We’re looking for information which falsifies one of our hypotheses. Reality may not be so cooperative. The next best thing is information which prefers one hypothesis to another: not falsifying evidence but differential evidence. We might also find that a combination of hypotheses fits best: The NYPD might be intentionally stopping Muslims on the street and mosques might be in more densely populated areas. That itself is a new hypothesis.

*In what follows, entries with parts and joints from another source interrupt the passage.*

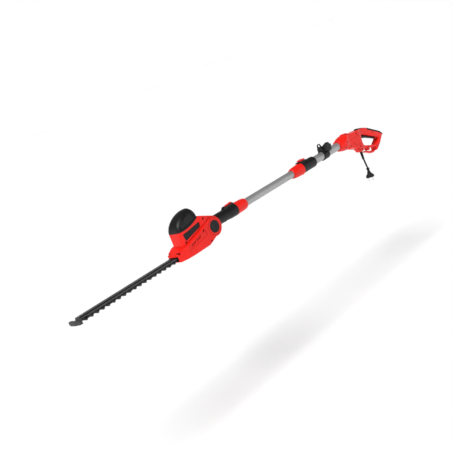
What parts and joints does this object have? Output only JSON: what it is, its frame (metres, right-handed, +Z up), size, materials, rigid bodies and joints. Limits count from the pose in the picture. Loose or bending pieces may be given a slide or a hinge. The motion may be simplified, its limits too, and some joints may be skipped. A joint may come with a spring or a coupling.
{
  "type": "pole hedge trimmer",
  "caption": "Corded pole hedge trimmer: tilting motor head with double-edged reciprocating blade, telescopic tube with strap clamp, D-shaped rear handle with trigger and short mains lead.",
  "frame": {"origin": "middle of the rear handle's grip bar, on the parting plane of the shells", "axes": "+X along the pole towards the rear handle, so the blade points to -X; +Z up, on the side of the motor cap; -Y is the side of the tilt release button"},
  "size_m": [1.8886, 0.0912, 0.3252],
  "materials": {
    "red_plastic": "glossy red moulded plastic",
    "black_plastic": "fine textured black plastic",
    "tube_aluminium": "satin drawn aluminium",
    "blade_steel": "blackened steel blade with ground edges",
    "bright_steel": "turned steel",
    "guard_grey": "mid grey moulded guard",
    "soft_rubber": "soft black rubber",
    "copper": "copper",
    "white_nylon": "natural nylon",
    "lamination": "laminated iron",
    "cast_alloy": "die-cast alloy",
    "black_screw": "black oxide screws",
    "pin_metal": "nickel-plated pins"
  },
  "bodies": {
    "rear_handle": {"handle_shell_left": "red_plastic", "handle_shell_right": "red_plastic", "handle_screws": "black_screw", "grip_pad": "soft_rubber", "upper_tube": "tube_aluminium", "telescope_sleeve": "black_plastic", "switch_module": "black_plastic", "capacitor": "white_nylon", "terminal_block": "white_nylon", "cord_clamp": "black_plastic", "cord_hook": "red_plastic", "hook_lug": "red_plastic", "cord_gland": "soft_rubber", "power_cord": "soft_rubber", "plug_body": "soft_rubber", "plug_pins": "pin_metal"},
    "trigger": {"trigger": "black_plastic"},
    "lock_off_button": {"lock_off_button": "black_plastic"},
    "telescope_collar": {"telescope_collar": "red_plastic"},
    "telescope_button": {"telescope_button": "red_plastic"},
    "strap_clamp": {"strap_clamp": "black_plastic", "clamp_bolt": "bright_steel"},
    "clamp_knob": {"clamp_knob": "black_plastic"},
    "lower_pole": {"lower_tube": "tube_aluminium", "inner_bush": "white_nylon", "neck_shell_left": "black_plastic", "neck_shell_right": "black_plastic", "neck_screws": "black_screw", "pivot_pin": "bright_steel"},
    "head_collar": {"head_collar": "red_plastic"},
    "head_button": {"head_button": "red_plastic"},
    "head": {"head_shell_left": "red_plastic", "head_shell_right": "red_plastic", "motor_cap": "black_plastic", "label_plates": "black_plastic", "head_screws": "black_screw", "pivot_cover": "black_plastic", "blade_guide": "black_plastic", "blade_bar": "blade_steel", "tip_guard": "guard_grey", "guard_rivets": "bright_steel", "blade_bolts": "black_screw", "motor_field": "lamination", "motor_brushes": "lamination", "motor_bearings": "bright_steel", "brush_bridge": "white_nylon", "gearbox_plate": "cast_alloy", "crank_axle": "bright_steel"},
    "tilt_button": {"tilt_button": "black_plastic"},
    "rotor": {"motor_shaft": "bright_steel", "armature_core": "copper", "commutator": "copper", "cooling_fan": "white_nylon", "drive_pinion": "bright_steel"},
    "crank": {"crank_gear": "bright_steel"},
    "upper_blade": {"upper_blade": "blade_steel"},
    "lower_blade": {"lower_blade": "blade_steel"}
  },
  "joints": [
    {"name": "telescope", "type": "slide", "parent": "rear_handle", "child": "lower_pole", "axis": [-1, 0, 0], "range_m": [0, 0.24]},
    {"name": "head_tilt", "type": "hinge", "parent": "lower_pole", "child": "head", "pos_m": [-1.13, 0, 0.014], "axis": [0, 1, 0], "range_deg": [-75, 60]},
    {"name": "trigger_pull", "type": "hinge", "parent": "rear_handle", "child": "trigger", "pos_m": [0.033, 0, -0.0275], "axis": [0, 1, 0], "range_deg": [0, 5.5], "stiffness_Nm_per_rad": 4, "springref_deg": -2.86},
    {"name": "lock_off_press", "type": "slide", "parent": "rear_handle", "child": "lock_off_button", "axis": [0, 0, -1], "range_m": [0, 0.003], "stiffness_N_per_m": 700, "springref_m": -0.002},
    {"name": "telescope_button_press", "type": "slide", "parent": "rear_handle", "child": "telescope_button", "axis": [0, 0, -1], "range_m": [0, 0.002], "stiffness_N_per_m": 700, "springref_m": -0.002},
    {"name": "telescope_collar_twist", "type": "hinge", "parent": "rear_handle", "child": "telescope_collar", "pos_m": [-0.558, 0, 0.018], "axis": [1, 0, 0], "range_deg": [0, 90]},
    {"name": "head_button_press", "type": "slide", "parent": "lower_pole", "child": "head_button", "axis": [0, 0, -1], "range_m": [0, 0.003], "stiffness_N_per_m": 700, "springref_m": -0.002},
    {"name": "head_collar_twist", "type": "hinge", "parent": "lower_pole", "child": "head_collar", "pos_m": [-0.934, 0, 0.018], "axis": [1, 0, 0], "range_deg": [0, 90]},
    {"name": "tilt_button_press", "type": "slide", "parent": "head", "child": "tilt_button", "axis": [0, 1, 0], "range_m": [0, 0.0038], "stiffness_N_per_m": 700, "springref_m": -0.002},
    {"name": "clamp_slide", "type": "slide", "parent": "rear_handle", "child": "strap_clamp", "axis": [1, 0, 0], "range_m": [-0.055, 0.075]},
    {"name": "clamp_knob_turn", "type": "hinge", "parent": "strap_clamp", "child": "clamp_knob", "pos_m": [-0.35, -0.031, 0.048], "axis": [0, 1, 0], "continuous": true},
    {"name": "motor_spin", "type": "hinge", "parent": "head", "child": "rotor", "pos_m": [-1.242, 0, 0.038], "axis": [0, 0, 1], "continuous": true},
    {"name": "crank_spin", "type": "hinge", "parent": "head", "child": "crank", "pos_m": [-1.277, 0, -0.022], "axis": [0, 0, 1], "continuous": true},
    {"name": "upper_blade_stroke", "type": "slide", "parent": "head", "child": "upper_blade", "axis": [1, 0, 0], "range_m": [-0.006, 0.006]},
    {"name": "lower_blade_stroke", "type": "slide", "parent": "head", "child": "lower_blade", "axis": [1, 0, 0], "range_m": [-0.006, 0.006]}
  ],
  "couplings": [
    {"joint": "crank_spin", "follows": "motor_spin", "ratio": -0.16667},
    {"joint": "lower_blade_stroke", "follows": "upper_blade_stroke", "ratio": -1}
  ]
}
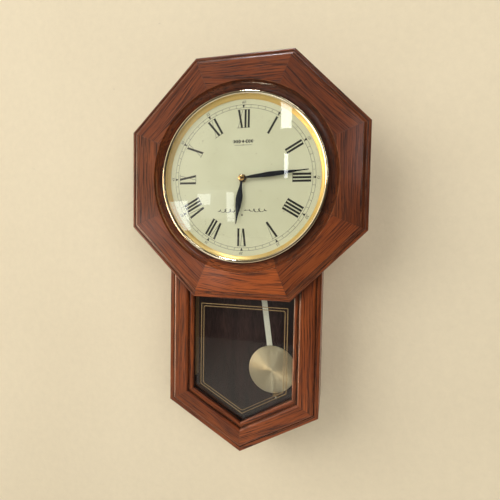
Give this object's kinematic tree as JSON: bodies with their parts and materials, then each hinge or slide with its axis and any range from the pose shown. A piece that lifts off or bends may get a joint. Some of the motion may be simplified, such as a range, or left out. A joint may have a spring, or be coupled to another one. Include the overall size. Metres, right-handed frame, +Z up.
{
  "type": "schoolhouse wall clock",
  "caption": "Octagonal oak schoolhouse wall clock with a domed round dial, two hands, a pointed drop with a gold-lined window, and a swinging pendulum on a battery movement.",
  "frame": {"origin": "centre of the hanger's keyhole, on the wall plane at the back of the case", "axes": "+Z up, +X to the right of a person facing the clock, the dial faces -Y and the wall is the plane Y = 0"},
  "size_m": [0.344, 0.11, 0.5762],
  "materials": {
    "oak": "stained oak under satin varnish",
    "plain_wood": "unfinished softwood",
    "dark_board": "dark stained plywood",
    "window_glass": "clear, gold line border",
    "crystal_glass": "clear domed",
    "black_rubber": "matte",
    "zinc_steel": "zinc plated",
    "speaker_black": "matte",
    "polished_brass": "polished",
    "satin_gilt": "satin gilt",
    "dial_paint": "pale cream paint, printed",
    "movement_plastic": "matte black",
    "wheel_plastic": "acetal white",
    "brass": "machined",
    "magnet": "nickel plated magnet",
    "copper_wire": "enamelled copper winding",
    "board_green": "circuit board",
    "cell_wrap": "plain wrapped cell",
    "nickel": "nickel plated spring steel",
    "hand_black": "gloss black lacquer",
    "brushed_brass": "radially brushed, lacquered",
    "bob_backing": "matte"
  },
  "bodies": {
    "clock": {"octagon_rail_1": "oak", "octagon_rail_2": "oak", "octagon_rail_3": "oak", "octagon_rail_4": "oak", "octagon_rail_5": "oak", "octagon_rail_6": "oak", "octagon_rail_7": "oak", "octagon_rail_8": "oak", "drop_stile_left": "oak", "drop_stile_right": "oak", "drop_rail_left": "oak", "drop_rail_right": "oak", "case_side_left": "oak", "case_side_right": "oak", "case_bottom_left": "oak", "case_bottom_right": "oak", "case_top": "oak", "window_glass": "window_glass", "glazing_gasket": "black_rubber", "wood_screws": "zinc_steel", "back_board": "dark_board", "back_cleats": "plain_wood", "hanger_cleat": "plain_wood", "hanger_plate": "zinc_steel", "speaker": "speaker_black", "bezel_ring": "polished_brass", "crystal": "crystal_glass", "reflector_ring": "satin_gilt", "dial_plate": "dial_paint", "bezel_screws": "zinc_steel", "movement_front": "movement_plastic", "movement_plate": "wheel_plastic", "movement_rear": "movement_plastic", "centre_nut": "polished_brass", "motor_stator": "zinc_steel", "motor_coil": "copper_wire", "circuit_board": "board_green", "drive_coil": "copper_wire", "battery_cell": "cell_wrap", "battery_contacts": "nickel", "pendulum_bracket": "movement_plastic"},
    "minute_hand": {"minute_arbor": "brass", "minute_hand": "hand_black", "hand_nut": "polished_brass"},
    "hour_hand": {"hour_wheel": "brass", "hour_hand": "hand_black"},
    "minute_wheel": {"minute_wheel": "wheel_plastic"},
    "set_knob": {"set_knob": "movement_plastic"},
    "rotor": {"rotor": "magnet"},
    "fifth_wheel": {"fifth_wheel": "wheel_plastic"},
    "seconds_wheel": {"seconds_wheel": "wheel_plastic"},
    "third_wheel": {"third_wheel": "wheel_plastic"},
    "centre_wheel": {"centre_wheel": "wheel_plastic"},
    "battery_cover": {"battery_cover": "movement_plastic"},
    "pendulum": {"pendulum_carrier": "movement_plastic", "drive_magnet": "magnet", "pendulum_rod": "brushed_brass"},
    "bob": {"bob_cover": "brushed_brass", "bob_back": "bob_backing"},
    "rating_nut": {"rating_nut": "polished_brass"}
  },
  "joints": [
    {"name": "minute_hand_turn", "type": "hinge", "parent": "clock", "child": "minute_hand", "pos_m": [0, -0.08, -0.1], "axis": [0, 1, 0], "continuous": true},
    {"name": "hour_hand_turn", "type": "hinge", "parent": "clock", "child": "hour_hand", "pos_m": [0, -0.08, -0.1], "axis": [0, 1, 0], "continuous": true},
    {"name": "minute_wheel_turn", "type": "hinge", "parent": "clock", "child": "minute_wheel", "pos_m": [-0.01039, -0.08, -0.106], "axis": [0, 1, 0], "continuous": true},
    {"name": "set_knob_turn", "type": "hinge", "parent": "clock", "child": "set_knob", "pos_m": [-0.02167, -0.08, -0.1101], "axis": [0, 1, 0], "continuous": true},
    {"name": "rotor_turn", "type": "hinge", "parent": "clock", "child": "rotor", "pos_m": [0.01554, -0.08, -0.0978], "axis": [0, 1, 0], "continuous": true},
    {"name": "fifth_wheel_turn", "type": "hinge", "parent": "clock", "child": "fifth_wheel", "pos_m": [0.01554, -0.08, -0.0908], "axis": [0, 1, 0], "continuous": true},
    {"name": "seconds_wheel_turn", "type": "hinge", "parent": "clock", "child": "seconds_wheel", "pos_m": [0.00879, -0.08, -0.0869], "axis": [0, 1, 0], "continuous": true},
    {"name": "third_wheel_turn", "type": "hinge", "parent": "clock", "child": "third_wheel", "pos_m": [0, -0.08, -0.0901], "axis": [0, 1, 0], "continuous": true},
    {"name": "centre_wheel_turn", "type": "hinge", "parent": "clock", "child": "centre_wheel", "pos_m": [0, -0.08, -0.1], "axis": [0, 1, 0], "continuous": true},
    {"name": "battery_cover_slide", "type": "slide", "parent": "clock", "child": "battery_cover", "axis": [0, 0, -1], "range_m": [0, 0.036]},
    {"name": "pendulum_swing", "type": "hinge", "parent": "clock", "child": "pendulum", "pos_m": [0, -0.05, -0.09], "axis": [0, -1, 0], "range_deg": [-18, 2]},
    {"name": "bob_slide", "type": "slide", "parent": "pendulum", "child": "bob", "axis": [0.1392, 0, -0.9903], "range_m": [-0.004, 0.004]},
    {"name": "rating_nut_turn", "type": "hinge", "parent": "bob", "child": "rating_nut", "pos_m": [0.04718, -0.0472, -0.4257], "axis": [0.1392, 0, -0.9903], "range_deg": [-2890, 2890]}
  ],
  "couplings": [
    {"joint": "hour_hand_turn", "follows": "minute_hand_turn", "ratio": 0.083333},
    {"joint": "minute_wheel_turn", "follows": "minute_hand_turn", "ratio": -0.33333},
    {"joint": "set_knob_turn", "follows": "minute_hand_turn", "ratio": 1},
    {"joint": "fifth_wheel_turn", "follows": "rotor_turn", "ratio": -0.16667},
    {"joint": "seconds_wheel_turn", "follows": "rotor_turn", "ratio": 0.033333},
    {"joint": "third_wheel_turn", "follows": "rotor_turn", "ratio": -0.0044444},
    {"joint": "centre_wheel_turn", "follows": "rotor_turn", "ratio": 0.00055556},
    {"joint": "rating_nut_turn", "follows": "bob_slide", "rad_per_m": 12566}
  ]
}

The method of competing hypotheses need not involve data at all. You can apply the idea of ruling out hypotheses to any type of reporting work, using any combination of data and non-data sources. The concept of triangulation in the social sciences captures the idea that a true hypothesis should be supported by many different kinds of evidence, including qualitative evidence and theoretical arguments. That too is a classic idea. Here’s Peirce again:
Philosophy ought to imitate the successful sciences in its methods, so far as to proceed only from tangible premises which can be subjected to careful scrutiny, and to trust rather to the multitude and variety of its arguments than to the conclusiveness of any one. Its reasoning should not form a chain which is no stronger than its weakest link, > but a cable whose fibers may be ever so slender, provided they are sufficiently numerous and intimately connected.56
What you see in the data cannot contradict what you see in the street, so you always need to look in the street. The conclusions from your data work should be supported by non-data work, just as you would not want to rely on a single source in any journalism work.
The story you run is the story that survives your best attempts to discredit it.